Auktion: 409 / Klassische Moderne und Seitenwege der dt.Avantgard am 06.12.2013 in München Lot 359

 

359
George Grosz
Presseball in Berlin, 1928.
Aquarell
Schätzung:
€ 50.000
Ergebnis:
€ 91.500

(inkl. Käuferaufgeld)
Presseball in Berlin. 1928.
Aquarell.
Links unten signiert und betitelt. Rückseitig mit dem Namens- und Adressstempel "George Grosz Berlin-Wilm. Nr.201 Hohenzollerndamm". Auf festem Velin. 61 x 49,3 cm (24 x 19,4 in), Blattgröße.

Mit einer Fotoexpertise von Ralf Jensch, Rom, vom 5.12.2013.

PROVENIENZ: Privatsammlung Süddeutschland.

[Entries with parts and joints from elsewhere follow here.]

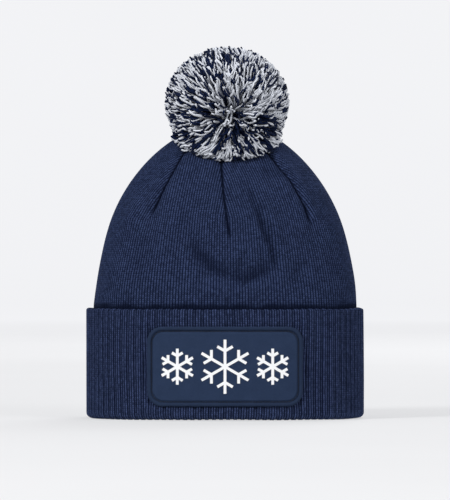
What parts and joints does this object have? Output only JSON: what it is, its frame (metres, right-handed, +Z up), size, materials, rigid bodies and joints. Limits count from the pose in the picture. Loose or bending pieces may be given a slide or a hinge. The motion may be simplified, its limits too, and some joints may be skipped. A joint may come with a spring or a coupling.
{
  "type": "knit beanie",
  "caption": "Cuffed knit beanie: double-layer crown gathered by darts, turned-up rib cuff with a sewn patch, and a two-colour yarn pompom tied to the top.",
  "frame": {"origin": "centre of the hat's box on the plane that the cuff's fold stands on", "axes": "+Z up from the cuff's fold to the pompom, front and patch towards -Y, wearer's left towards +X"},
  "size_m": [0.22, 0.1492, 0.2935],
  "materials": {
    "navy_jersey": "soft acrylic jersey knit, matt",
    "navy_rib": "soft acrylic rib knit, matt",
    "navy_lining": "soft acrylic jersey knit, matt",
    "seam_thread": "spun polyester thread",
    "pompom_yarn": "cut acrylic yarn, navy and light grey",
    "tie_cord": "twisted acrylic cord",
    "patch_cloth": "smooth close-woven cloth, slight sheen",
    "patch_thread": "embroidery thread",
    "white_print": "flat heat-pressed print",
    "label_satin": "woven satin tape, blank"
  },
  "bodies": {
    "root": {"outer_crown": "navy_jersey", "inner_lining": "navy_lining", "cuff": "navy_rib", "crown_to_cuff_seam": "seam_thread", "crown_back_seam": "seam_thread", "cuff_back_seam": "seam_thread", "crown_gather_thread": "seam_thread", "anchor_knot": "tie_cord", "patch_backing": "patch_cloth", "patch_border": "patch_cloth", "patch_panel": "patch_cloth", "patch_stitching": "patch_thread", "care_label": "label_satin", "dart_seam_front": "seam_thread", "dart_seam_front_right": "seam_thread", "dart_seam_back_right": "seam_thread", "dart_seam_back": "seam_thread", "dart_seam_back_left": "seam_thread", "dart_seam_front_left": "seam_thread", "print_snowflake_left": "white_print", "print_snowflake_centre": "white_print", "print_snowflake_right": "white_print"},
    "tie_stem": {"tie_stem": "tie_cord"},
    "pompom": {"pompom_yarn": "pompom_yarn", "pompom_binding": "tie_cord"}
  },
  "joints": [
    {"name": "pompom_nod", "type": "hinge", "parent": "root", "child": "tie_stem", "pos_m": [0, 0.00072, 0.236], "axis": [1, 0, 0], "range_deg": [-12, 12], "stiffness_Nm_per_rad": 0.08},
    {"name": "pompom_sway", "type": "hinge", "parent": "tie_stem", "child": "pompom", "pos_m": [0, 0.00072, 0.236], "axis": [0, 1, 0], "range_deg": [-12, 12], "stiffness_Nm_per_rad": 0.08}
  ]
}
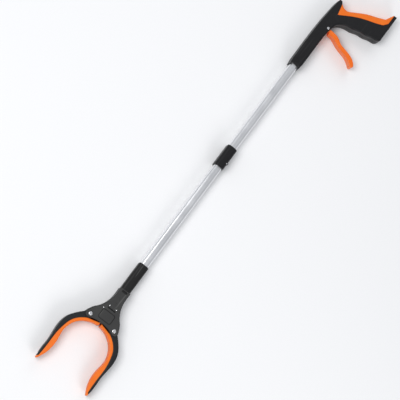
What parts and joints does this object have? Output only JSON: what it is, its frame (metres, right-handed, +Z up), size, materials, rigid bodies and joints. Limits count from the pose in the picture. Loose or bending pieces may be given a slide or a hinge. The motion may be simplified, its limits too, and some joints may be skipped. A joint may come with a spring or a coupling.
{
  "type": "folding reacher grabber",
  "caption": "Folding reacher grabber lying on its side: pistol handle with trigger, two-piece tube with a fold sleeve, cable-drawn jaws lined with soft pads.",
  "frame": {"origin": "on the resting surface, under the tube's axis, in the middle of the fold sleeve", "axes": "+X along the tube towards the handle, -Y towards the trigger side, +Z up from the resting surface; all hinges are parallel to Z"},
  "size_m": [0.8151, 0.1439, 0.0262],
  "materials": {
    "handle_plastic": "fine moulded texture",
    "head_plastic": "satin moulded",
    "soft_orange": "soft, slightly grippy",
    "trigger_orange": "moulded, semi-gloss",
    "tube_aluminium": "satin drawn tube",
    "bright_steel": "bright plated",
    "screw_steel": "zinc plated",
    "cable_steel": "stranded wire",
    "nylon": "natural nylon"
  },
  "bodies": {
    "handle": {"handle_shell_front": "handle_plastic", "handle_shell_back": "handle_plastic", "grip_insert": "soft_orange", "handle_screws": "screw_steel", "trigger_pin": "bright_steel", "guide_pin": "bright_steel", "rear_tube": "tube_aluminium", "fold_housing_rear": "handle_plastic", "fold_pin": "bright_steel"},
    "trigger": {"trigger": "trigger_orange", "cross_barrel": "bright_steel", "cable_tail": "cable_steel"},
    "roller": {"guide_roller": "nylon"},
    "cable_rear": {"cable_rear": "cable_steel"},
    "front": {"fold_housing_front": "handle_plastic", "front_tube": "tube_aluminium", "head_body": "head_plastic", "head_cover": "head_plastic", "head_screws": "screw_steel", "pivot_rivet_left": "bright_steel", "pivot_rivet_right": "bright_steel", "return_spring": "cable_steel"},
    "drawbar": {"crosshead": "nylon", "draw_pin": "bright_steel", "cable_front": "cable_steel"},
    "jaw_left": {"arm_left": "head_plastic", "pad_left": "soft_orange", "tip_magnet": "bright_steel"},
    "jaw_right": {"arm_right": "head_plastic", "pad_right": "soft_orange"}
  },
  "joints": [
    {"name": "fold", "type": "hinge", "parent": "handle", "child": "front", "pos_m": [-0.008, -0.0078, 0.0125], "axis": [0, 0, 1], "range_deg": [0, 150]},
    {"name": "trigger_squeeze", "type": "hinge", "parent": "handle", "child": "trigger", "pos_m": [0.2822, -0.0076, 0.0125], "axis": [0, 0, 1], "range_deg": [0, 26], "stiffness_Nm_per_rad": 0.4},
    {"name": "cable_pull", "type": "slide", "parent": "handle", "child": "cable_rear", "axis": [1, 0, 0], "range_m": [0, 0.01225]},
    {"name": "roller_turn", "type": "hinge", "parent": "handle", "child": "roller", "pos_m": [0.2503, -0.004, 0.0125], "axis": [0, 0, 1], "range_deg": [-176, 0]},
    {"name": "draw", "type": "slide", "parent": "front", "child": "drawbar", "axis": [1, 0, 0], "range_m": [0, 0.01225], "deforming": ["return_spring"]},
    {"name": "jaw_left_swing", "type": "hinge", "parent": "front", "child": "jaw_left", "pos_m": [-0.335, 0.0233, 0.0125], "axis": [0, 0, 1], "range_deg": [0, 25.5]},
    {"name": "jaw_right_swing", "type": "hinge", "parent": "front", "child": "jaw_right", "pos_m": [-0.335, -0.0233, 0.0125], "axis": [0, 0, 1], "range_deg": [-25.5, 0]}
  ],
  "couplings": [
    {"joint": "cable_pull", "follows": "trigger_squeeze", "m_per_rad": 0.0269},
    {"joint": "draw", "follows": "trigger_squeeze", "m_per_rad": 0.0269},
    {"joint": "roller_turn", "follows": "trigger_squeeze", "ratio": -6.725},
    {"joint": "jaw_left_swing", "follows": "trigger_squeeze", "ratio": 0.98077},
    {"joint": "jaw_right_swing", "follows": "trigger_squeeze", "ratio": -0.98077}
  ]
}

AUSSTELLUNG: Berliner Sezession, Berlin Juni-September 1928.

George Grosz - 1893 als Georg Ehrenfried Groß in Berlin geboren - wächst in der pommerschen Stadt Stolp auf, deren architektonische Ansichten er in Studien bereits 1907/08 festhält. Der Zeichenlehrer erkennt die Begabung und bereitet das junge Talent auf den Eintritt in die Königliche Kunstakademie Dresden vor. Nach einem zweijährigen Studium erhält Grosz dort 1911 das abschließende Ehrenzeugnis. Im Anschluss wird er an der Kunstgewerbeschule in Berlin Schüler von Emil Orlik. Erstmals tauchen in Skizzenbüchern die für Grosz typischen Straßen- und Caféhaus-Szenen auf. 1913 verbringt der Künstler einige Monate in Paris, wo er in der Malschule Colarossi zeichnet. 1914 und 1917 leistet Grosz jeweils für kurze Zeit Kriegsdienst, wird aber schließlich als dienstunbrauchbar entlassen. In diesen Jahren erscheinen bereits in verschiedenen Zeitschriften literarische Beiträge und Zeichnungen des Künstlers, die Grosz in der Kunstwelt bekannt machen. Als Illustrator arbeitet er in den zwanziger Jahren für den "Ulk", die "Lustigen Blätter", für Flechtheims "Querschnitt", die kommunistische satirische Wochenschrift "Der Knüppel" und von 1926 bis 1932 für den "Simplicissimus". Unter Grosz' wesentlicher Mitarbeit erscheinen darüber hinaus mehrere Zeitschriften wie z.B. 1919 in Berlin "Die Pleite", "Der Gegner" und "Der blutige Ernst". In diesem Jahr veranstalten Grosz, Hausmann und Heartfield zusammen die erste Berliner Dada-Messe. Eine dort gezeigte Mappe mit dem Titel "Gott mit uns" bringt Grosz einen Prozess wegen Beleidigung der Reichswehr ein. Eine weitere Anklage erfolgt 1923 wegen "Angriffs auf die öffentliche Moral" in der Folge "Ecce Homo". 1928 kommt es zu einem dritten Prozess, in dem Grosz in der Folge "Hintergrund" Gotteslästerung vorgeworfen wird.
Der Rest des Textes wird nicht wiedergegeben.